▼

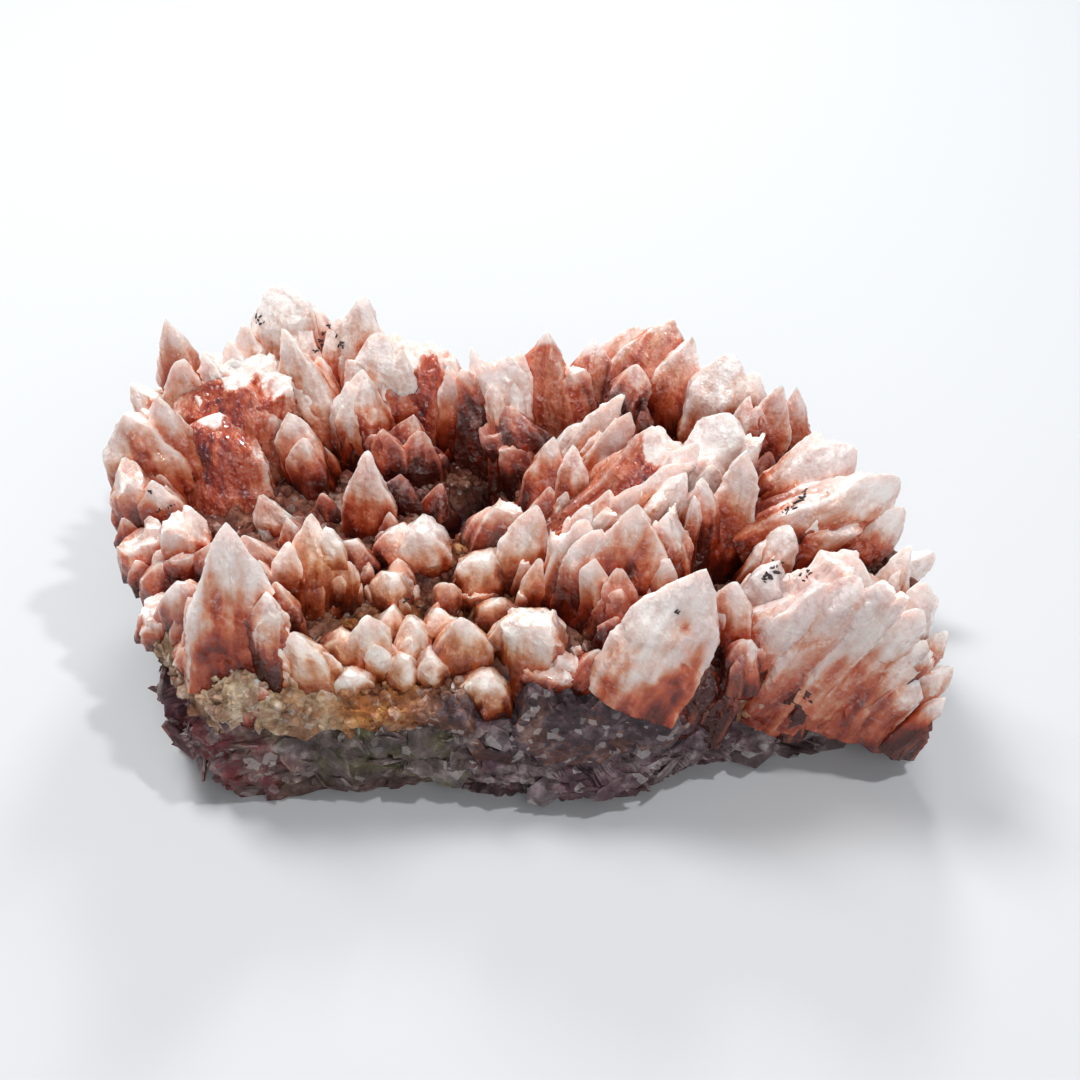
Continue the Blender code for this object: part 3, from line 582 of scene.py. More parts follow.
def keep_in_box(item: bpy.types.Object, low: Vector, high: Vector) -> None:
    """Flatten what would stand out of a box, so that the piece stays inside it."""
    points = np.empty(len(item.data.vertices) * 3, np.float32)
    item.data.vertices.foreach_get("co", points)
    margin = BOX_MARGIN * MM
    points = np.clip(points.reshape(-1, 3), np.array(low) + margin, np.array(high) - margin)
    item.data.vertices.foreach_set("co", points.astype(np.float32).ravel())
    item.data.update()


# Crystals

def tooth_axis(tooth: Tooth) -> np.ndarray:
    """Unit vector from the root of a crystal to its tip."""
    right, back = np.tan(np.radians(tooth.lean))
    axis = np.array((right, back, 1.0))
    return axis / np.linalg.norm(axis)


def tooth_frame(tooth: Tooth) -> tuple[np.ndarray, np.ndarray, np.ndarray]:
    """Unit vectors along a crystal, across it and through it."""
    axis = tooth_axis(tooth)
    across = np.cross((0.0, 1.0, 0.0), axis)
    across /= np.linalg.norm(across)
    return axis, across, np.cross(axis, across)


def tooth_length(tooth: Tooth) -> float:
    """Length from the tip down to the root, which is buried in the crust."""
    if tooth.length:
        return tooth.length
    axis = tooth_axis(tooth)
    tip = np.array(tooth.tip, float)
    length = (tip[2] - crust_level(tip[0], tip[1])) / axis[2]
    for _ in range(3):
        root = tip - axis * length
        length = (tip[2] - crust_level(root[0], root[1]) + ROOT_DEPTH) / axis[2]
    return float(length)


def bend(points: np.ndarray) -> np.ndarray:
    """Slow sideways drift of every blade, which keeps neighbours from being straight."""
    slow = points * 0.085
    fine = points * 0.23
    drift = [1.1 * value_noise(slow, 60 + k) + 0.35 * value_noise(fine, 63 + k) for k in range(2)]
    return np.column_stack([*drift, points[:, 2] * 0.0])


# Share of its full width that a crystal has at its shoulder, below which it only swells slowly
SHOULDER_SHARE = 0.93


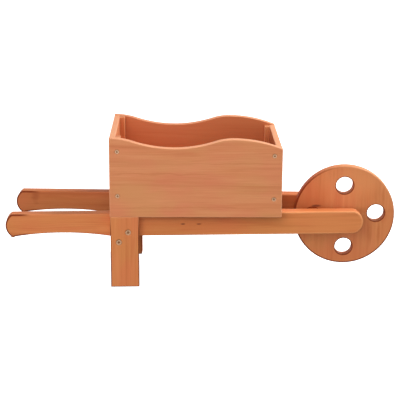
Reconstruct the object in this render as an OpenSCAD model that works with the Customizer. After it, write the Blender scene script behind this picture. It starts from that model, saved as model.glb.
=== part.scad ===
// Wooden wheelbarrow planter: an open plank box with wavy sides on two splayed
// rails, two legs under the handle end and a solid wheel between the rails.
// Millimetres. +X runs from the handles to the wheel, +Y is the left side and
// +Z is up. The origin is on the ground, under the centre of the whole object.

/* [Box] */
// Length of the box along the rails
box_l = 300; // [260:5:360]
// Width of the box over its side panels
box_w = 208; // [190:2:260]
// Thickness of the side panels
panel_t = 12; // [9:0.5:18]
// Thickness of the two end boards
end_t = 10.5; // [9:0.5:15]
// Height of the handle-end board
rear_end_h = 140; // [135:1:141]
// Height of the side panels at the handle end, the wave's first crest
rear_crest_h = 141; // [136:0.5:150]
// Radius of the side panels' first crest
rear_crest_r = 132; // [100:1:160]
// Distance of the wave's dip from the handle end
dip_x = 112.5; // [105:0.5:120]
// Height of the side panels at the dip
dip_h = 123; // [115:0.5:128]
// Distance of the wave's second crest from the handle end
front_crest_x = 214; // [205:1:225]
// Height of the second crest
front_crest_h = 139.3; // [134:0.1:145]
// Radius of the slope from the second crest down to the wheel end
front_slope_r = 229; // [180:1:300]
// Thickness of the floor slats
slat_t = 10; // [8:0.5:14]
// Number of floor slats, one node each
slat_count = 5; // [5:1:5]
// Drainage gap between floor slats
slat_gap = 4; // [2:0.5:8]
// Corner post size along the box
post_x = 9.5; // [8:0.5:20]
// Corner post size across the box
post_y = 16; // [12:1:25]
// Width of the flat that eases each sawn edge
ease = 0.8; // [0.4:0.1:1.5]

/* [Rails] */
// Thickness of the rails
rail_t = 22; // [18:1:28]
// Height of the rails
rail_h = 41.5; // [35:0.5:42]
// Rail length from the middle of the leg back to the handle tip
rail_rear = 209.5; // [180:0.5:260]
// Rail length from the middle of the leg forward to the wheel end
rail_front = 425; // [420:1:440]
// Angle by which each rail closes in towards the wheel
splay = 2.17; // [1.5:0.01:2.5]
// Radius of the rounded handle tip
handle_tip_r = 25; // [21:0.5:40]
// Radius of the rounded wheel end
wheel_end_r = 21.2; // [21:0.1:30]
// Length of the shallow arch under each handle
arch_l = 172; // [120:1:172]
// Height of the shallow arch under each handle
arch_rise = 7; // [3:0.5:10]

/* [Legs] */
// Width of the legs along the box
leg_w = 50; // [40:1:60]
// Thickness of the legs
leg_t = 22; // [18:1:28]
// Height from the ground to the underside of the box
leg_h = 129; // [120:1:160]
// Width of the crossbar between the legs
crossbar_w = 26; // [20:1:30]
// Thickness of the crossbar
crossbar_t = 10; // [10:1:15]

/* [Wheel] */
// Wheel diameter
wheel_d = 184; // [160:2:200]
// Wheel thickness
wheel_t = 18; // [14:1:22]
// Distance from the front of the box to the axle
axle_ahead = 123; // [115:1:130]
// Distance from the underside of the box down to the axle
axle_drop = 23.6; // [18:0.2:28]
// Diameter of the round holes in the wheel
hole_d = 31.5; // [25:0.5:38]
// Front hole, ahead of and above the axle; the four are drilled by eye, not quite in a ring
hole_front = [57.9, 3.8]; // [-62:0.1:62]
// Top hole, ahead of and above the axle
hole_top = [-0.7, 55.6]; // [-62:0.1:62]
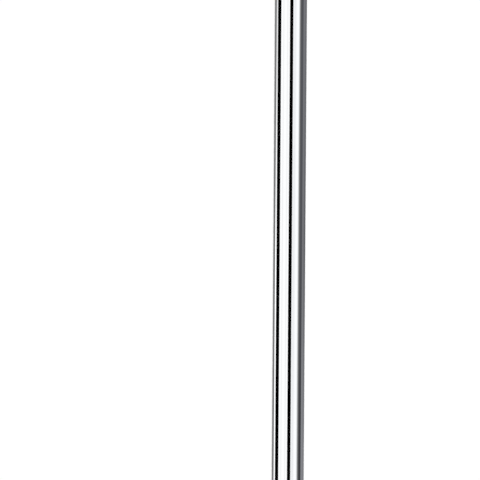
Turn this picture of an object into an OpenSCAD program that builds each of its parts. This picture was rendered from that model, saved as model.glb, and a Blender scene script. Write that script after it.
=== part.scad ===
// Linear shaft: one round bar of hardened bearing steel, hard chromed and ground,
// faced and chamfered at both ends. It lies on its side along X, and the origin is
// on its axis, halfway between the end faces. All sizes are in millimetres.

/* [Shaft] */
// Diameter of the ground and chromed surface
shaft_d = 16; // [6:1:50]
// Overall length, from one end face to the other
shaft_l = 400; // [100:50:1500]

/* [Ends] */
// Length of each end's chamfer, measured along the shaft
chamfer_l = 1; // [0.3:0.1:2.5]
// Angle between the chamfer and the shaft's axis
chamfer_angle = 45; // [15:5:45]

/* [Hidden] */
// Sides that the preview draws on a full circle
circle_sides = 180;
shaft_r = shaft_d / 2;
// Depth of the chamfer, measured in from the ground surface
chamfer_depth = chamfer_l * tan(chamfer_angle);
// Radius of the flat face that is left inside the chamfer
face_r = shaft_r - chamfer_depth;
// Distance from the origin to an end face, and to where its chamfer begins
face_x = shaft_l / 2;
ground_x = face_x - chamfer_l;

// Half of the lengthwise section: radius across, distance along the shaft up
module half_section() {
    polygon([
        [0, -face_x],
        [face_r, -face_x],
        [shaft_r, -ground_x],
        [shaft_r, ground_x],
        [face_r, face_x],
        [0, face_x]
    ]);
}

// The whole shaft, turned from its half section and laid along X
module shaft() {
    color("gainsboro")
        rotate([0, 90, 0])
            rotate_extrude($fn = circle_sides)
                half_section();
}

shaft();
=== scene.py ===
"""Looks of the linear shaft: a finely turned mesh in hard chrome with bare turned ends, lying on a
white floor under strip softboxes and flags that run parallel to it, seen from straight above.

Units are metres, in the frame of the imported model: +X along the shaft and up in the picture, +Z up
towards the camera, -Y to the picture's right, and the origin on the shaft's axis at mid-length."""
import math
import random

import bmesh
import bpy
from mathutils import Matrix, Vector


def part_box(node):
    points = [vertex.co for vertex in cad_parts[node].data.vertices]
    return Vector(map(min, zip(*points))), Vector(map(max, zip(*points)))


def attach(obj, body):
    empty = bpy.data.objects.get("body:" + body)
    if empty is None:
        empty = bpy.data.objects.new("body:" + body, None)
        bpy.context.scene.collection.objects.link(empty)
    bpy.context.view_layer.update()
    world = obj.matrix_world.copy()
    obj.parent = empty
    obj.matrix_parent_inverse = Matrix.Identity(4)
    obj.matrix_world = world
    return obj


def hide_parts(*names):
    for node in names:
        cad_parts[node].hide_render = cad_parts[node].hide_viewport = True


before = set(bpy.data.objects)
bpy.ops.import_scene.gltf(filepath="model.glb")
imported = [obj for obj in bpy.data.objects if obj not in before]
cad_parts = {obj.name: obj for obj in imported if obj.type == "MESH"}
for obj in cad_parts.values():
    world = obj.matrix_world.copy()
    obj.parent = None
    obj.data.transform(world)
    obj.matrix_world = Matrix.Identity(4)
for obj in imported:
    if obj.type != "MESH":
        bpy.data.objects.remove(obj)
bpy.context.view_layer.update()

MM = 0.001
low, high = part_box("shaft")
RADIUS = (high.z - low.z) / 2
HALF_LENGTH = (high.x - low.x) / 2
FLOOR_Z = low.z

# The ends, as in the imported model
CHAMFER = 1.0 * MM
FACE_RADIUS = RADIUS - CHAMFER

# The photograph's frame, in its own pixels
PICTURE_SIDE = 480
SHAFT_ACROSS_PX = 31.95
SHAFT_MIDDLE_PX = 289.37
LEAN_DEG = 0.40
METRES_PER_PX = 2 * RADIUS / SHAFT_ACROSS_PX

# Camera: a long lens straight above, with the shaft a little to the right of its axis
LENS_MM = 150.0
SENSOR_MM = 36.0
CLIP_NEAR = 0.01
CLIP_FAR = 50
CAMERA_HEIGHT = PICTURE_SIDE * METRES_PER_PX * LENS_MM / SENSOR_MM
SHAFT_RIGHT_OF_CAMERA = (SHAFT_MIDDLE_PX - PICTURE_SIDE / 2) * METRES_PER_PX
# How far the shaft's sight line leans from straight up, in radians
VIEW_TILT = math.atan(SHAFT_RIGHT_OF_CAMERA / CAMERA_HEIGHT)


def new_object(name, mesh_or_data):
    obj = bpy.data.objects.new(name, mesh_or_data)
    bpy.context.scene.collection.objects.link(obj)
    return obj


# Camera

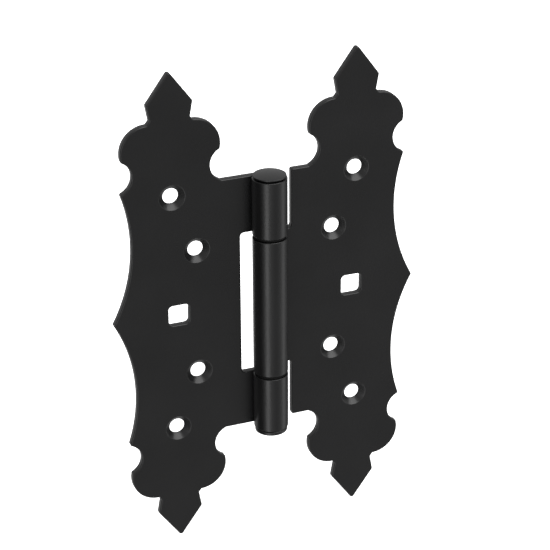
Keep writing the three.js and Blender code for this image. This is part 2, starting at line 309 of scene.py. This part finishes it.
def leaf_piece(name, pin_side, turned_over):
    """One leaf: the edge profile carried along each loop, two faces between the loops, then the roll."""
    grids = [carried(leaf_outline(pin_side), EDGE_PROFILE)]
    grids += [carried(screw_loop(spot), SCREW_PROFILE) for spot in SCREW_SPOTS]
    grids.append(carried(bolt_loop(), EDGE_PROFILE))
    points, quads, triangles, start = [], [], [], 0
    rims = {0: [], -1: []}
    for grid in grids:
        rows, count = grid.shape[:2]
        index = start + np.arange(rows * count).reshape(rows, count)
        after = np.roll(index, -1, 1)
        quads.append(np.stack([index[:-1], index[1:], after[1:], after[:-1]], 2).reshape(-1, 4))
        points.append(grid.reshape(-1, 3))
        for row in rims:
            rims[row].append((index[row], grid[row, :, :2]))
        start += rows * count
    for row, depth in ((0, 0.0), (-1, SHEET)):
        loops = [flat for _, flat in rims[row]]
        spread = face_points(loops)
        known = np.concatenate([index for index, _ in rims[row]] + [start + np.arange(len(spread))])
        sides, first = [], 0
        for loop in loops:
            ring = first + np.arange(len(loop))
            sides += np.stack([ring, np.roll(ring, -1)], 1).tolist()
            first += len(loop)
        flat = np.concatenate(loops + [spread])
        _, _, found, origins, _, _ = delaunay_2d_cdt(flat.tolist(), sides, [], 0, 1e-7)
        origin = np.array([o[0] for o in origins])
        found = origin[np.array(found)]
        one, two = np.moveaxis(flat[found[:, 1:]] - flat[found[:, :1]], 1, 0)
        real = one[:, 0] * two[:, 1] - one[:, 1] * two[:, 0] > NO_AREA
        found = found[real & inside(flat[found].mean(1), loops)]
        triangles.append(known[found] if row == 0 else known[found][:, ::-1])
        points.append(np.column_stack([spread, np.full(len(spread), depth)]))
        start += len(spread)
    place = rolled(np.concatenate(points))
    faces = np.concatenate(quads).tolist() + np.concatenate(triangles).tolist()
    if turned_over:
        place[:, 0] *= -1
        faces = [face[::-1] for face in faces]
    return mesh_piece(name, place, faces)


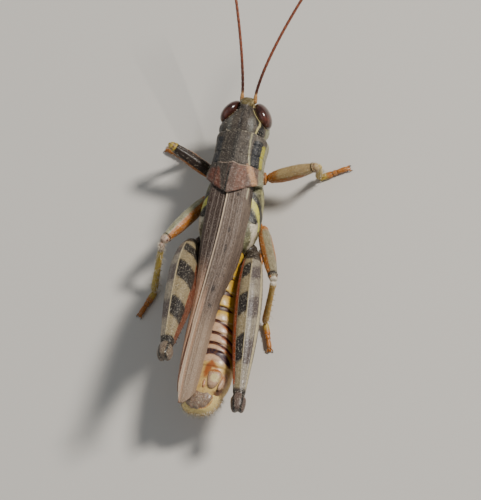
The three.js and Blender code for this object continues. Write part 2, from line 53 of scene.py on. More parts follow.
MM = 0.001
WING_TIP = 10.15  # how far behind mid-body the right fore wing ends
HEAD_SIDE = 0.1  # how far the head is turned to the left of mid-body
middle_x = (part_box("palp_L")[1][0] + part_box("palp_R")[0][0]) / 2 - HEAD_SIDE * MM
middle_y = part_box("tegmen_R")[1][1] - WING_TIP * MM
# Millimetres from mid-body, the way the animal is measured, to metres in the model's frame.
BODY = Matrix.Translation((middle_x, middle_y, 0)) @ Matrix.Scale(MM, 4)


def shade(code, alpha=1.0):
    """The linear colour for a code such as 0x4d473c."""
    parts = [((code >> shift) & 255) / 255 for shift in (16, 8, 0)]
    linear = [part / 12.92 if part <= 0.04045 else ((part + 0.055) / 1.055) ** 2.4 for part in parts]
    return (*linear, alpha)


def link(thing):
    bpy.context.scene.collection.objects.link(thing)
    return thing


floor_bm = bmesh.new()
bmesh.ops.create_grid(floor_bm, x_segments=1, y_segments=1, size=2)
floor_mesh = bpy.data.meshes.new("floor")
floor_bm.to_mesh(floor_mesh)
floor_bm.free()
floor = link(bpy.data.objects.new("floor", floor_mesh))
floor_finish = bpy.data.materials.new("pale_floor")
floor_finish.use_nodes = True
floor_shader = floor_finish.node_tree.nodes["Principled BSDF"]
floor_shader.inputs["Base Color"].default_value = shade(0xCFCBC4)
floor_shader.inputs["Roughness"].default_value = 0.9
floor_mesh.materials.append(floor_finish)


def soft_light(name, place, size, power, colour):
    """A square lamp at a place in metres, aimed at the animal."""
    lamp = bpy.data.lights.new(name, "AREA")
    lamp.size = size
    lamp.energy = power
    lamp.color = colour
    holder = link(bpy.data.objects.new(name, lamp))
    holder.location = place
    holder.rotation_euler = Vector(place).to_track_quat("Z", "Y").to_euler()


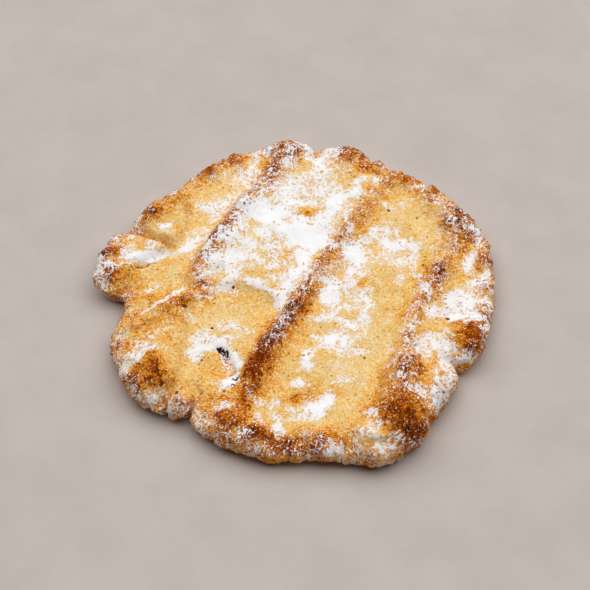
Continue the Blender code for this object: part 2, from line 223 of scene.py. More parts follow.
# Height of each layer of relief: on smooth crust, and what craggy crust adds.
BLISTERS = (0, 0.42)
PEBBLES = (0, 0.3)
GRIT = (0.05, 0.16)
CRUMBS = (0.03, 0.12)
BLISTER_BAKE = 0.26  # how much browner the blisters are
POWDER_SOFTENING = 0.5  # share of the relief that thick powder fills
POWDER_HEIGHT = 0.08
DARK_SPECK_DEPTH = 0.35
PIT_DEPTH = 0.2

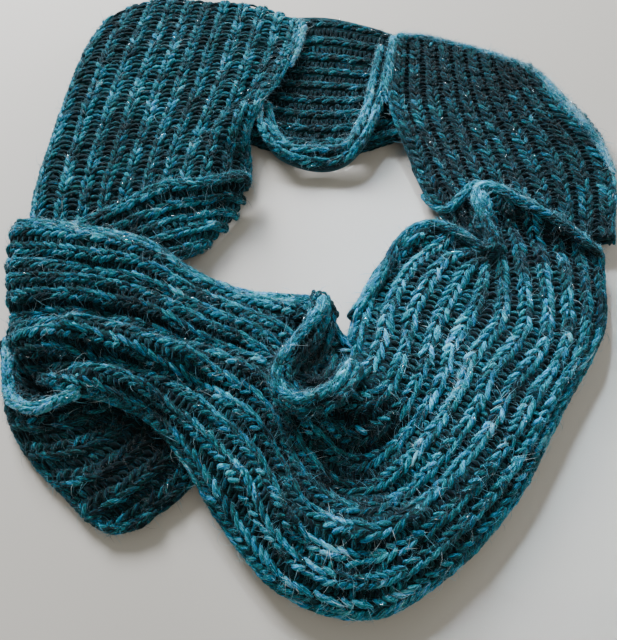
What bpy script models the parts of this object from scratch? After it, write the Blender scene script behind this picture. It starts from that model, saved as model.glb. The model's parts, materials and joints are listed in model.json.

▲

WRITTEN REQUEST >>
Repeat, character for character, the lines of the material above from the line with "laid along X" through the line with "cad_parts[node].hide_render = cad_parts[node].hide_viewport".

COMPLETE ANSWER >>
// The whole shaft, turned from its half section and laid along X
module shaft() {
    color("gainsboro")
        rotate([0, 90, 0])
            rotate_extrude($fn = circle_sides)
                half_section();
}

shaft();
=== scene.py ===
"""Looks of the linear shaft: a finely turned mesh in hard chrome with bare turned ends, lying on a
white floor under strip softboxes and flags that run parallel to it, seen from straight above.

Units are metres, in the frame of the imported model: +X along the shaft and up in the picture, +Z up
towards the camera, -Y to the picture's right, and the origin on the shaft's axis at mid-length."""
import math
import random

import bmesh
import bpy
from mathutils import Matrix, Vector


def part_box(node):
    points = [vertex.co for vertex in cad_parts[node].data.vertices]
    return Vector(map(min, zip(*points))), Vector(map(max, zip(*points)))


def attach(obj, body):
    empty = bpy.data.objects.get("body:" + body)
    if empty is None:
        empty = bpy.data.objects.new("body:" + body, None)
        bpy.context.scene.collection.objects.link(empty)
    bpy.context.view_layer.update()
    world = obj.matrix_world.copy()
    obj.parent = empty
    obj.matrix_parent_inverse = Matrix.Identity(4)
    obj.matrix_world = world
    return obj


def hide_parts(*names):
    for node in names:
        cad_parts[node].hide_render = cad_parts[node].hide_viewport = True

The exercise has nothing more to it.